Revenons à présent à Abir (en ignorant objectivement la parenthèse Ben Ali et le vieillissement du Néo-Destour accompagnant le vieillissement de Bourguiba) tout en étant vigilant pour ne pas prétendre que Abir est l’héritière de Bourguiba, même si elle est sa petite fille symbolique . Bourguiba se savait exceptionnel et disait souvent : On ne succède pas à Bourguiba. Mais il est vrai que par certains aspects Abir se révèle au fil des semaines, des mois et de ses six ans d’existence en tant que Cheffe du PDL, une jeune Leader d’un nouveau combat de libération nationale et de résistance pacifique qui est totalement différent de celui qu’a mené Bourguiba durant la période de lutte pour l’Indépendance. Abir n’est pas à l’origine de la rupture du 14 janvier 2011 dont Bourguiba est l’inspirateur objectif, mais elle est la seule personnalité politique qui en a fait un véritable tournant dans les différentes péripéties qu’a connu le parti destourien après son accès au pouvoir à partir de 1956. Sa rupture , Abir la fera au sein du parti moribond qu’elle a hérité du vieux félon qui a passé les dernières années de sa vie à mendier auprès de Hamadi Jbali qu’il lui renvoie l’ascenseur. Elle sera claire, lucide, et décidée pour se tailler en quelques années une vocation de leader politique bien de son temps. Alors que tous les partis qui ont gouverné durant cette triste période des 11 dernières années ainsi que les partis qui se disent opposants de gauche, sont tous de vieilles formations politiques dont la logique de leur approche a perdu toute légitimité après la disparition du régime Ben Ali auquel elle faisaient pendant.

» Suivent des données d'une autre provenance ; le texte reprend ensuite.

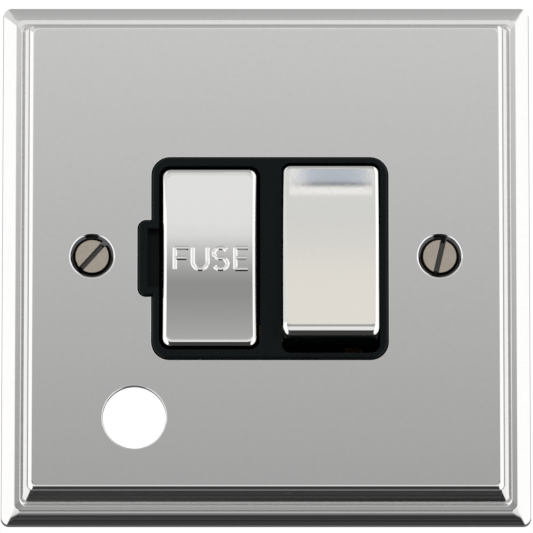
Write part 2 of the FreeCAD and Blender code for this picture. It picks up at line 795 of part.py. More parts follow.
def make_fuse():
    tube_radius = "(cap_diameter / 2 - cap_wall - fuse_fit)"
    tube = document.addObject("Part::Cylinder", "fuse_tube")
    bind(tube, "Radius", tube_radius)
    bind(tube, "Height", "fuse_length - 2 * cap_wall")
    place(tube, "fuse_x", "-fuse_depth", "insert_z - fuse_length / 2 + cap_wall")
    keep(tube, "fuse_tube")
    for name, low, hollow_low in (
        ("fuse_cap_upper", "fuse_length / 2 - cap_length", "fuse_length / 2 - cap_length"),
        ("fuse_cap_lower", "-fuse_length / 2", "-fuse_length / 2 + cap_wall"),
    ):
        blank = document.addObject("Part::Cylinder", "cap_blank")
        bind(blank, "Radius", "cap_diameter / 2")
        bind(blank, "Height", "cap_length")
        place(blank, "fuse_x", "-fuse_depth", f"insert_z + {low}")
        hollow = document.addObject("Part::Cylinder", "cap_hollow")
        bind(hollow, "Radius", f"{tube_radius} + fuse_fit")
        bind(hollow, "Height", "cap_length - cap_wall")
        place(hollow, "fuse_x", "-fuse_depth", f"insert_z + {hollow_low}")
        cap = document.addObject("Part::Cut", name)
        cap.Base, cap.Tool = blank, hollow
        keep(cap, name)


def make_clip(name, side):
    """A U of sheet that opens to the front, with lips flared apart to guide the fuse in."""
    body = new_body(name)
    inner = "(cap_diameter / 2 + clip_gap)"
    outer = f"({inner} + clip_sheet)"
    seat = "(-strap_front)"
    throat, mouth = "(fuse_depth - clip_reach)", "(fuse_depth - clip_reach - clip_flare)"
    right = [(outer, seat), (outer, throat), (f"{outer} + clip_flare", mouth),
             (f"{inner} + clip_flare", mouth), (inner, throat), (inner, f"{seat} - clip_sheet")]
    points = [(f"fuse_x + {across}", back) for across, back in right]
    points += [(f"fuse_x - ({across})", back) for across, back in reversed(right)]
    section = new_sketch(body, "XY_Plane", f"insert_z {side} clip_z - clip_width / 2")
    draw_profile(section, points)
    pad(body, section, "clip_width")
    return keep(body, name)


# Rocker

def rocker_body_frame(body):
    """Puts a piece drawn about the rocker's axle in the OFF position, lower end out."""
    body.Placement.Rotation = FreeCAD.Rotation(vector(1, 0, 0), -value("rocker_swing"))
    bind(body, "Placement.Rotation.Angle", "-rocker_swing")
    place(body, "0", "pivot_forward", "insert_z")


def rocker_profile(inset):
    """The rocker's side view about its axle, drawn in from the outside by this much."""
    face, skirt = f"(rocker_face_rise - {inset})", "rocker_skirt_rise"
    face_half, skirt_half = f"(rocker_face_half - {inset})", f"(rocker_skirt_half - {inset})"
    return [(f"-{skirt}", f"-{skirt_half}"), (f"-{skirt}", skirt_half), (f"-{face}", face_half),
            (f"-{face}", f"-{face_half}")]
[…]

Pratiquer au quotidien la résistance politique en transformant radicalement les moyens de la nouvelle lutte de libération nationale n’est pas donné. Cela est plus que tentant pour dire que Abir Moussi pourrait prétendre à la dignité d’être la continuatrice, en un temps autre et pour un avenir autre du Grand Bourguiba dont le Peuple Tunisien, dans son ensemble, est l’héritier légitime.
Naceur Ben Cheikh le 19 octobre 2022 à 23 h 43.